Tuesday, March 10, 2009

And So It Began

"It was on this day in 1876 that the inventor of the telephone, Alexander Graham Bell, made the first successful phone call. He picked up the receiver and spoke to his assistant, Thomas Watson, who was in the next room. He said, 'Mr. Watson — come here — I want to see you.' To his shock, Watson heard him. Later that day, Bell wrote an excited letter to his father. He wrote, 'The day is coming when telegraph wires will be laid on to houses just like water and gas — and friends converse with each other without leaving home.' In 1915, transcontinental telephone lines were finally completed.

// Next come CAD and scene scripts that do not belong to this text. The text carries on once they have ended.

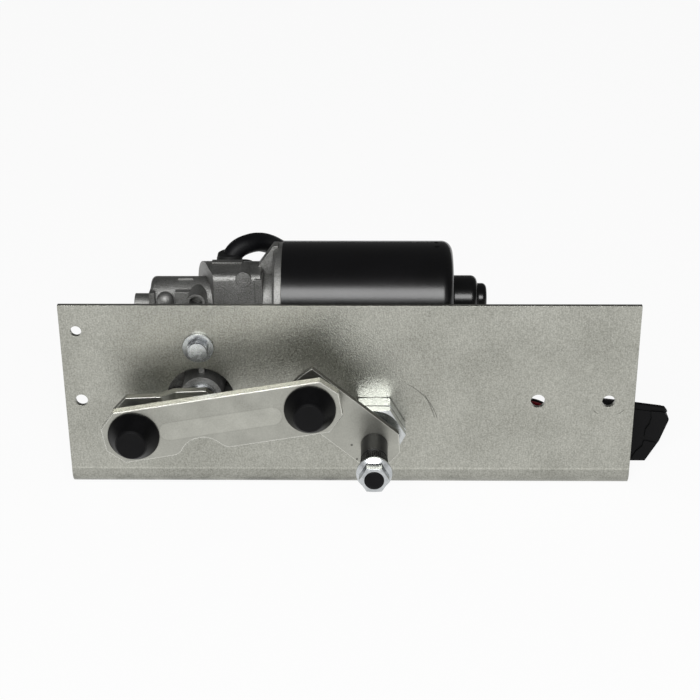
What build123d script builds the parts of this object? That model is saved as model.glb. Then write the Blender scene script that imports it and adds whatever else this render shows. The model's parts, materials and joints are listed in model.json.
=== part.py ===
from build123d import *
from math import acos, atan2, cos, degrees, hypot, pi, radians, sin, sqrt, tan
import os

# Windscreen wiper drive: a worm-geared motor on a bent sheet bracket turns a crank, and the
# crank swings a lever and the wiper spindle through a ball-jointed link.
# Millimetres. X runs along the bracket, Y from its front to its back, Z up.
# The origin is the middle of the underside of the bracket's foot.

# ---- Driving dimensions -------------------------------------------------------------------

# Bracket
bracket_width = 300.0
bracket_height = 106.0
sheet = 2.5
foot_depth = 70.0
bend_radius = 8.0
corner_hole_inset, corner_hole_drop, corner_hole_r = 8.5, 14.5, 2.9
left_hole_inset, left_hole_r = 8.5, 3.3
middle_hole_inset, middle_hole_r = 50.8, 3.8
right_hole_inset, right_hole_r = 13.7, 3.4
hole_row_z = 51.6

# Linkage, seen from the front: pivots, arm lengths and their angles from +X at rest
shaft_x, shaft_z = -78.4, 52.5
spindle_x, spindle_z = 13.1, 39.2
crank_length, crank_angle = 30.0, 182.5
lever_length, lever_angle = 42.2, 139.7
arm_half_width = 13.0
link_half_width = 14.4
link_overhang = 15.6

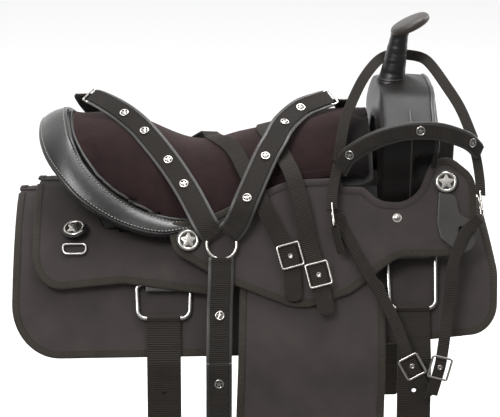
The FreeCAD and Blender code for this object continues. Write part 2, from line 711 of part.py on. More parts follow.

Alexander Graham Bell was part of the dedication of the lines in New York, and he called up Thomas Watson, who was now living in San Francisco. Bell said the same thing he had said almost 40 years earlier: 'Mr. Watson — come here — I want to see you.' Watson said that it would take him a week to get there."

2 comments:

Paul D Brazill said...

And because of that 'Hello' became used as a greeting for the first time. Which is weird, I think.

Cap'n Bob said...

Odd. In every other report of that moment Bell is quoted as saying, "I need you" at the end. He'd spilled some acid on himself and needed help, lest you think it was a romantic need.
Also intreesting to note that the same year the phone was being invented Custer was having his Last Stand in Montana Territory.